For years, many of us were taught that progress comes from pushing harder.

“I am doing this.”
“I must make this happen.”

Only Effort matters. Discipline matters. Ownership matters.

 

But there’s a subtle trap: the belief that everything depends solely on us.

 

Look at nature.
A flower doesn’t force itself to bloom.
Your heart doesn’t force itself to beat.
The sun rises.

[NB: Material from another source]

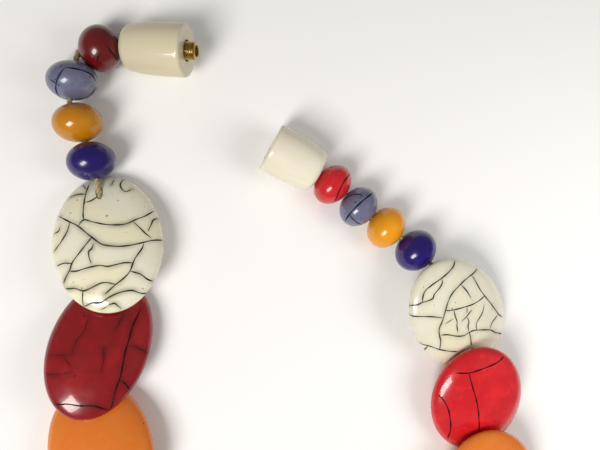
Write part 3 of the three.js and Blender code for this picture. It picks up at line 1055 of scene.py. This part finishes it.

The seasons shift.

 

Complex systems function through alignment — not strain.

 

In the Bhagavad Gita, there’s a powerful idea: actions unfold through larger forces, yet the ego claims, “I am the doer.”

 

The Taoism describes — effective action without unnecessary force.

 

What does this mean for professionals and leaders?

 

It means:
• Taking responsibility without carrying ego-pressure
• Acting decisively without over-controlling
• Leading with clarity rather than strain

 

Try a small experiment:

 

For one day this week, work as usual — but internally drop the tension of “everything depends on me.”

  • Does efficiency change?

  • Does stress reduce?

  • Does the body feel different?

  • Does speech become more intentional?

  • Does your clarity improve?

  • Do conversations become calmer?

  • Does decision-making feel lighter?

 

Sometimes, the deepest transformation comes not from doing more — but from relaxing the Self.

High performance doesn’t always come from pushing harder.

 

Sometimes it comes from aligning better, the larger and sustainable intelligence are already at work.